Adverbs are qualities — describing the verb.
Look in front of you.
What is reality?
Your answer is a momentary crystallization of what is — reality named.
"My bandanna is rolled on the diagonal and retains water fairly well." (McPhee, Coming into the Country — p1)
Let's look at it together.
Some-thing has been named: "bandana".
The bandana's spatial position: "on the diagonal".
Across this specific time, the bandana "retains water" with a "fairly well" quality.
A sentence is an abstraction of reality — but taken to be an accurate representation.
What if we define reality as a process?
Let's remove the subject-object division from the sentence.
We will use Zen Master Dogen's famous words: Being-time.
Is that it?
It depends. Do you think there's such thing as "being-time" existing in reality?
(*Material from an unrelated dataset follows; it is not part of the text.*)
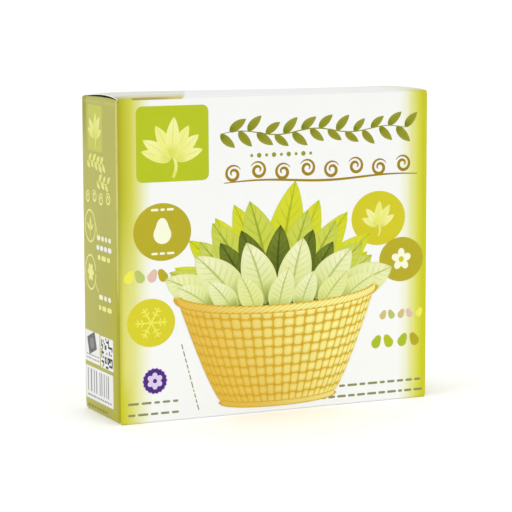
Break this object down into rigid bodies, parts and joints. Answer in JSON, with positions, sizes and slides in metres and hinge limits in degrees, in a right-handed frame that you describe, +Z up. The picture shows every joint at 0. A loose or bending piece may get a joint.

"Being-time" is just a name. "Process" another.
Language is important. A useful tool to navigate reality. But language is not reality.
Language can never touch reality — because reality can't be captured in words.
Words are an abstraction.
And in this abstraction. It has potential.
Used with precision. It can be the finger pointing to it.
Don't grasp the words.
See — what are the words pointing to.
Life is a verb.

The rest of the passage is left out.